The rough manner of the mopping-up operation resembles the massive sweeps that took place in Chechnya from 2000 through 2003. The aim of those “zachistkas” was to terrorize the Chechen population in order to make them stop supporting the insurgency. The result was exactly the opposite, however, since this brutal strategy only fueled resistance. The same reaction could happen in Dagestan, where the local insurgency had already gained significant public support.

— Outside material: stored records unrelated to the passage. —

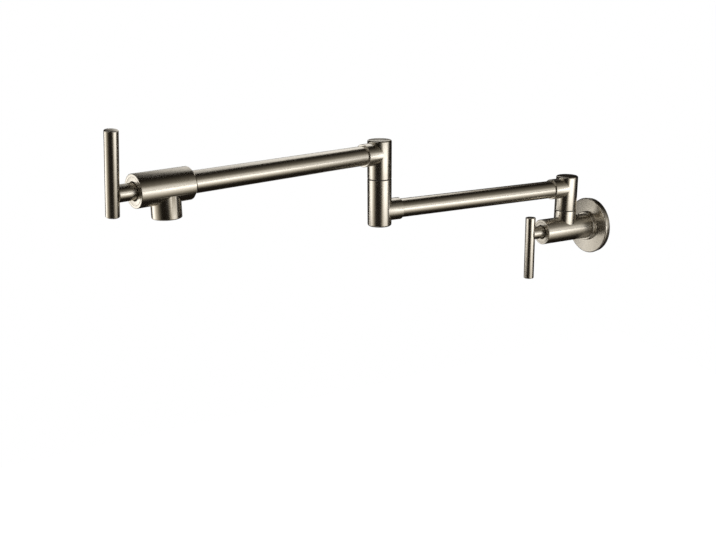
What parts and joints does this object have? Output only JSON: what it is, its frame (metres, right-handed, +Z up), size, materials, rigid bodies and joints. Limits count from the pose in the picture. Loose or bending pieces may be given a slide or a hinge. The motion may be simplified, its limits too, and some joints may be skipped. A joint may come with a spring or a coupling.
{
  "type": "wall mounted pot filler",
  "caption": "Wall mounted pot filler: a jointed spout arm that folds against the wall, with quarter-turn valves and T handles at the wall and at the outlet.",
  "frame": {"origin": "centre of the inlet thread's mouth, in the plane of the wall", "axes": "+Z up, -Y out of the wall along the inlet and the wall valve, +X to the right as seen from the room"},
  "size_m": [0.1169, 0.5583, 0.2061],
  "materials": {
    "brushed_nickel": "fine brushed, satin, warm grey",
    "brass": "machined",
    "stainless_steel": "bright",
    "ceramic": "lapped white ceramic",
    "rubber": "matt black",
    "slip_plastic": "low-friction, dark"
  },
  "bodies": {
    "wall_valve": {"wall_flange": "brushed_nickel", "flange_gasket": "rubber", "flange_set_screw": "stainless_steel", "valve_body": "brushed_nickel", "wall_gland_ring": "brushed_nickel", "wall_cartridge_housing": "brass", "wall_fixed_disc": "ceramic", "wall_seat_seal": "rubber", "wall_cartridge_oring": "rubber", "wall_swivel_spigot": "brass", "wall_swivel_orings": "rubber", "wall_swivel_washer": "slip_plastic"},
    "wall_handle": {"wall_handle_hub": "brushed_nickel", "wall_handle_bar": "brushed_nickel", "wall_handle_grub_screw": "stainless_steel", "wall_cartridge_spindle": "brass", "wall_spindle_oring": "rubber", "wall_moving_disc": "ceramic"},
    "inner_arm": {"inner_arm_elbow": "brushed_nickel", "wall_swivel_retaining_screw": "stainless_steel", "inner_arm_tube": "brushed_nickel", "inner_arm_end_housing": "brushed_nickel", "elbow_swivel_spigot": "brass", "elbow_swivel_orings": "rubber", "elbow_swivel_washer": "slip_plastic"},
    "outer_arm": {"outer_arm_elbow": "brushed_nickel", "elbow_swivel_retaining_screw": "stainless_steel", "outer_arm_tube": "brushed_nickel", "spout_body": "brushed_nickel", "spout_gland_ring": "brushed_nickel", "spout_cartridge_housing": "brass", "spout_fixed_disc": "ceramic", "spout_seat_seal": "rubber", "spout_cartridge_oring": "rubber", "aerator_washer": "rubber", "aerator_insert": "slip_plastic", "aerator_screen": "stainless_steel"},
    "spout_handle": {"spout_handle_hub": "brushed_nickel", "spout_handle_bar": "brushed_nickel", "spout_handle_grub_screw": "stainless_steel", "spout_cartridge_spindle": "brass", "spout_spindle_oring": "rubber", "spout_moving_disc": "ceramic"}
  },
  "joints": [
    {"name": "wall_swivel", "type": "hinge", "parent": "wall_valve", "child": "inner_arm", "pos_m": [0, -0.0398, 0.0224], "axis": [0, 0, 1], "range_deg": [-90, 90]},
    {"name": "elbow_swivel", "type": "hinge", "parent": "inner_arm", "child": "outer_arm", "pos_m": [0, -0.2778, 0.0795], "axis": [0, 0, 1], "continuous": true},
    {"name": "wall_handle_turn", "type": "hinge", "parent": "wall_valve", "child": "wall_handle", "pos_m": [0, -0.072, 0], "axis": [0, -1, 0], "range_deg": [-1.5, 88.5]},
    {"name": "spout_handle_turn", "type": "hinge", "parent": "outer_arm", "child": "spout_handle", "pos_m": [0.0684, -0.53486, 0.1044], "axis": [0.2571, -0.9664, 0], "range_deg": [-81.7, 8.3]}
  ]
}
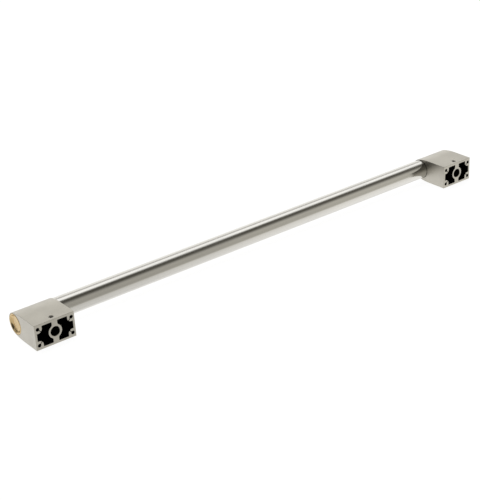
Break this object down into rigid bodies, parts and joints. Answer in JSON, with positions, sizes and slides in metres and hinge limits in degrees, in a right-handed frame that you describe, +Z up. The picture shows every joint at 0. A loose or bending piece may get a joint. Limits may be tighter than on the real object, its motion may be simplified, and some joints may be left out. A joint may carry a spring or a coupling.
{
  "type": "appliance door bar handle",
  "caption": "Long round polished tube carried by D-shaped satin posts with open ribbed backs, stud bores, set screws and gold end caps.",
  "frame": {"origin": "on the door plane, midway between the two stud bores", "axes": "+X along the tube, +Y away from the door, +Z up, out of the faces that the set screws enter"},
  "size_m": [0.683, 0.0577, 0.031],
  "materials": {
    "polished_tube": "satin-polished stainless steel",
    "satin_post": "fine satin nickel plate, warm grey",
    "gold_cap": "polished brass",
    "plug_nylon": "moulded black nylon",
    "seal_rubber": "matt black",
    "zinc_screw": "bright zinc plate",
    "set_screw_steel": "plain stainless steel"
  },
  "bodies": {
    "handle": {"bar_tube": "polished_tube", "left_post": "satin_post", "left_end_cap": "gold_cap", "left_tube_plug": "plug_nylon", "left_tube_seal": "seal_rubber", "left_lock_screw": "zinc_screw", "right_post": "satin_post", "right_end_cap": "gold_cap", "right_tube_plug": "plug_nylon", "right_tube_seal": "seal_rubber", "right_lock_screw": "zinc_screw"},
    "left_set_screw": {"left_set_screw": "set_screw_steel"},
    "right_set_screw": {"right_set_screw": "set_screw_steel"}
  },
  "joints": [
    {"name": "left_set_screw_drive", "type": "slide", "parent": "handle", "child": "left_set_screw", "axis": [0, 0, -1], "range_m": [-0.0009, 0.0036]},
    {"name": "right_set_screw_drive", "type": "slide", "parent": "handle", "child": "right_set_screw", "axis": [0, 0, -1], "range_m": [-0.0009, 0.0036]}
  ]
}
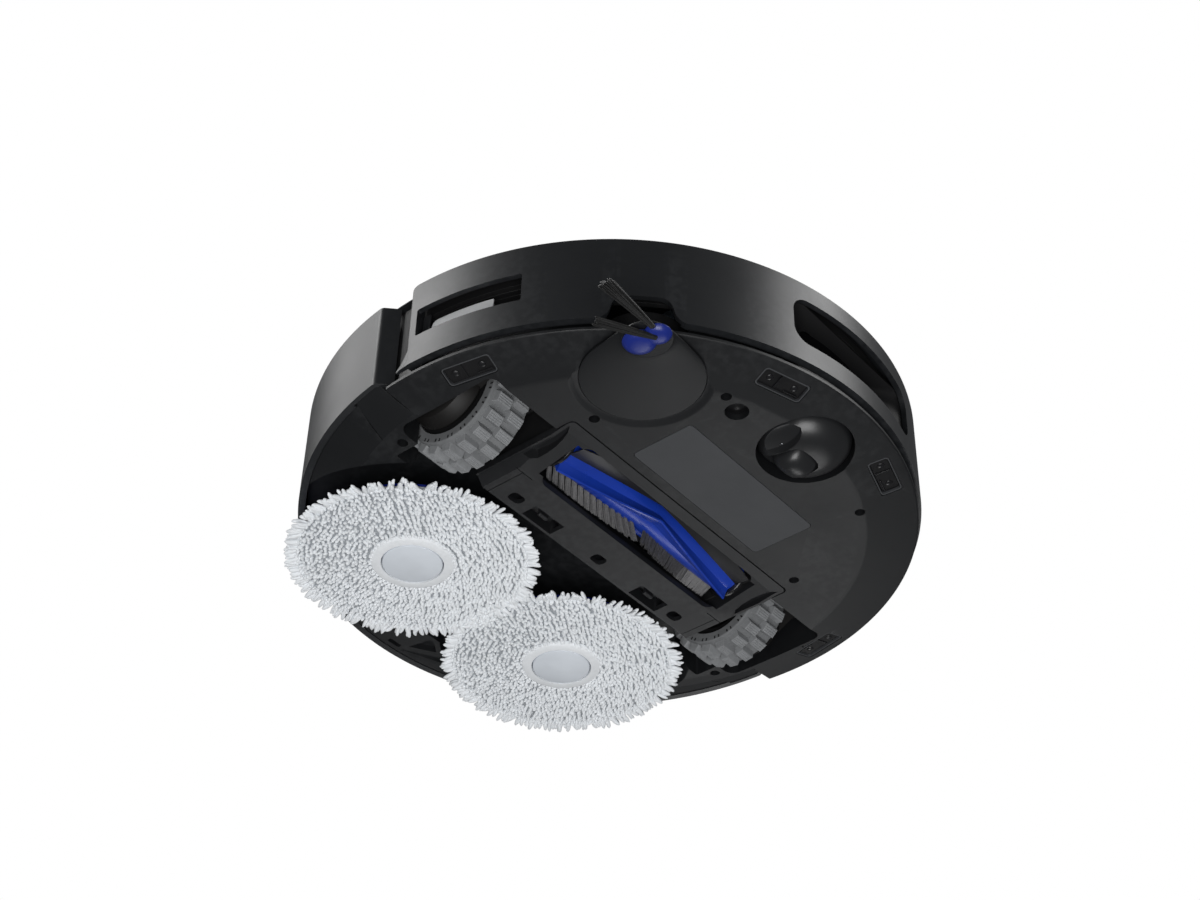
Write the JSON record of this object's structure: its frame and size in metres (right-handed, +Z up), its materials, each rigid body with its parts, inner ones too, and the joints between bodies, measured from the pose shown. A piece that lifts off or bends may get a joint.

“The desecration of the Koran has inspired serious public discontent in Dagestan,” says Abdurashid Saidov, a respected Dagestani journalist. “No doubt such blasphemy will stimulate the youth to join the rebels. And it should be clearly understood that actions such as the desecration of sacred Muslim items and tormenting unarmed civilians, including women, will not help security officials to frighten the Dagestanis, but, on the contrary, this can only lead to a second Nalchik in the largest republic of the North Caucasus. I do not think the Kremlin will gain anything for itself if what happened in Nalchik is repeated in Dagestan.” On October 13, 2005, insurgents swept into Nalchik, the capital of Kabardino-Balkaria, capturing key facilities and fighting local security forces. The authorities attempted to seal off the town, but the rebels managed to escape.
The Russian military does not listen to people like Saidov, operating under a different logic. “Religious fanatics understand only the language of force,” says General Yuri Nikolaev, a former army commander in the North Caucasus (see EDM, June 23, 2005).
Time will tell whose arguments are closer to reality.